Importantly, the Rock-on-a-Chip device fluid screening process takes just minutes to hours compared to the traditional “black box” methodology currently used to evaluate frac fluids. The process involves passing them through core samples from the formation which can take hours to days. Rock-on-a-Chip technology also reduces the costs of frac fluid additive optimization by avoiding destructive testing of formation cores. Less than 1 ml of fluid is needed for each test, which also reduces waste compared to traditional methods.
Rock-on-a-Chip technology has been in the making since 2013 and was patented in 2017. The positive results from the Eagle Ford field trial suggest that the heavy lifting of field testing is already in place, but there’s typically always some resistance to using new technologies.

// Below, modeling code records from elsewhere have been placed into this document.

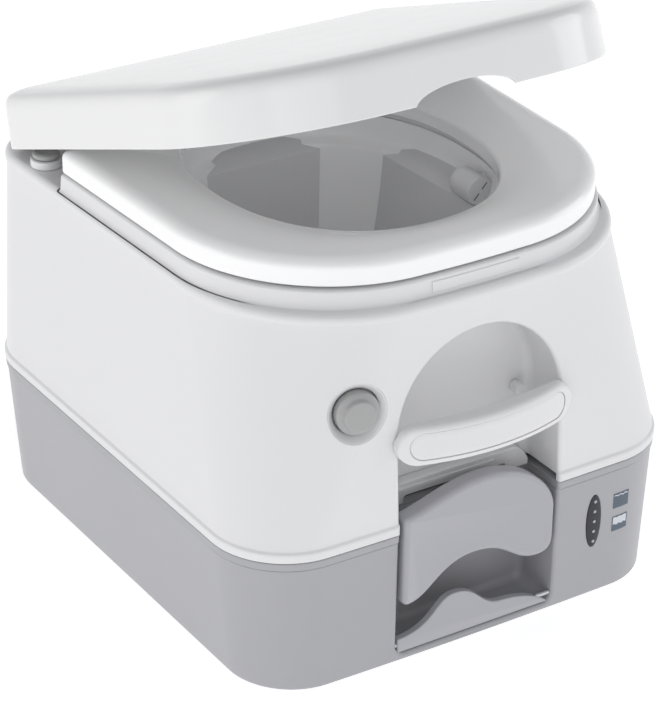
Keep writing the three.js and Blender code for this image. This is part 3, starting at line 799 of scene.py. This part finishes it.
def make_button():
    """The dished cup in the rounded corner and the two-step button in it."""
    rings = []
    for radius, depth in rounded([(22.15, 0.6, 0), (21.6, 0.9, 0.5), (17.4, 7, 1.2), (17.2, 14, 0.8),
                                  (4.2, 14, 0), (4.2, 16, 0), (22.1, 16, 0)], 4):
        share = min(max((radius - 17.4) / 4.8, 0.0), 1.0) if depth < 7.5 else 0.0
        ring = []
        for i in range(64):
            a, b = radius * math.cos(i / 64 * math.tau), radius * math.sin(i / 64 * math.tau)
            ring.append(button_place(a, b, depth + share * button_skin(a, b)))
        rings.append(ring)
    show(from_rings("button_dish", rings, closed=True), WHITE, "upper_unit", "button_cup")
    profile = rounded([(0, -4.5, 0), (11.4, -4.5, 1.4), (12.4, -0.9, 1), (15.2, 0.1, 1),
                       (16.4, 1.6, 1.2), (16.6, 7, 0.5), (0, 7, 0)])
    show(turned("button_face", profile, button_place, 64), BUTTON, "flush_button", "flush_button")


# ---- carrying handle and the niche's fittings --------------------------------------------
HANDLE_Y, HANDLE_Z, HANDLE_HALF, HANDLE_TALL, HANDLE_BULGE = -209.6, 178.0, 75.5, 15.0, 15.5


def handle_front(x):
    return HANDLE_Y - 5.5 - HANDLE_BULGE * (1 - (x / HANDLE_HALF) ** 2)


def handle_back(x):
    """Hollowed behind the fingers and flat at the two ends."""
    grip = 66
    if abs(x) > grip:
        return HANDLE_Y + 0.4
    return HANDLE_Y + 0.4 - 6.5 * (1 - (x / grip) ** 2)


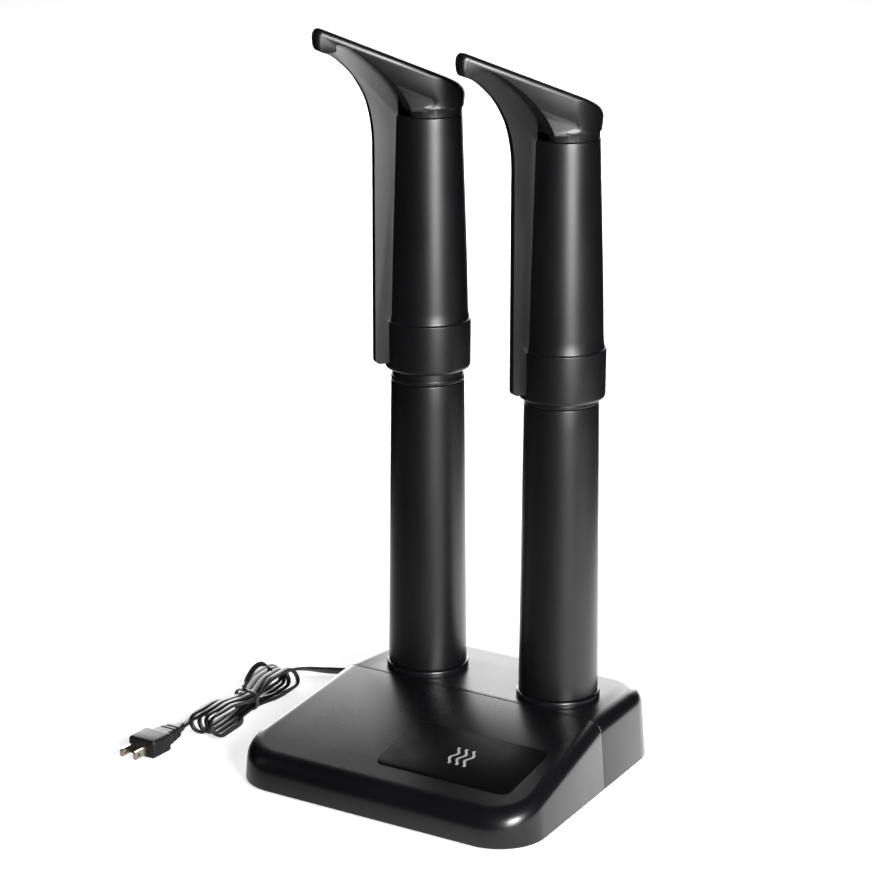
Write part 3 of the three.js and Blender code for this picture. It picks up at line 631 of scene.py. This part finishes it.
LABEL_LOW, LABEL_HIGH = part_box("label_plate")
LABEL_X = (LABEL_LOW.x + LABEL_HIGH.x) / 2 / MM
LABEL_Y = (LABEL_LOW.y + LABEL_HIGH.y) / 2 / MM
LABEL_WIDTH = (LABEL_HIGH.x - LABEL_LOW.x) / MM
LABEL_DEPTH = 62.0
LABEL_CORNER = 7.0
LABEL_THICKNESS = 0.5
RECESS_MARGIN = 0.4


def on_slope(name, outline, low, high):
    """A flat piece on the front slope, between two heights above its surface."""
    angle = math.atan(SLOPE)
    rings = []
    for lift in (low, high):
        rings.append([
            (
                LABEL_X + x,
                LABEL_Y + y * math.cos(angle) - lift * math.sin(angle),
                slope_top(Vector((0, LABEL_Y))) + y * math.sin(angle) + lift * math.cos(angle),
            )
            for x, y in outline
        ])
    obj = lofted(name, rings)
    clean(obj)
    return obj


def circle(radius, centre, sides):
    points = []
    for i in range(sides):
        angle = 2 * math.pi * i / sides
        points.append((centre[0] + radius * math.cos(angle), centre[1] + radius * math.sin(angle)))
    return points


def cylinder_cutter(radius, centre, low, high):
    return slab("cutter", circle(radius, centre, 128), low, high)


def axis_of(node):
    low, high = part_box(node)
    return (low.x + high.x) / 2 / MM, (low.y + high.y) / 2 / MM


SIDES = ("left", "right")
AXES = {side: axis_of(f"{side}_extension_tube") for side in SIDES}
COLLAR_HOLE = 27.5
RELIEF_X = -70.0
RELIEF_Z = 15.0
RELIEF_HOLE = 5.3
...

As Halliburton migrates the Rock-on-a-Chip device use into western Canada, it’s looking to collaboratively work with producers interested in improving production from wells by using this technology. “Rock-on-a-Chip technology overcomes the shortage of traditional approaches with limited visibility inside reservoirs during fracturing and enables real-time visualization. It’s all about maximizing BOE of any frac fluid package and bringing down costs by replicating the formation as accurately as possible which can help our customers achieve better production results,” says Keith Murray, Country Manager for Halliburton’s Chemical Division. “Our customers are adapting to more efficient methods to complete their wells, and Rock-on-a-Chip technology has enabled us to adapt to our customer’s needs for a more efficient selection process as well.”
Beyond frac fluid testing, SPE paper 185884 shows the use of Rock-on-a-Chip technology to study well interference—fractures created in one well “communicating” with the fracture networks of nearby wells, adversely impacting production in all proximate wells. “Rock-on-a-Chip studies could also provide useful insights for infill drilling,” Xu says.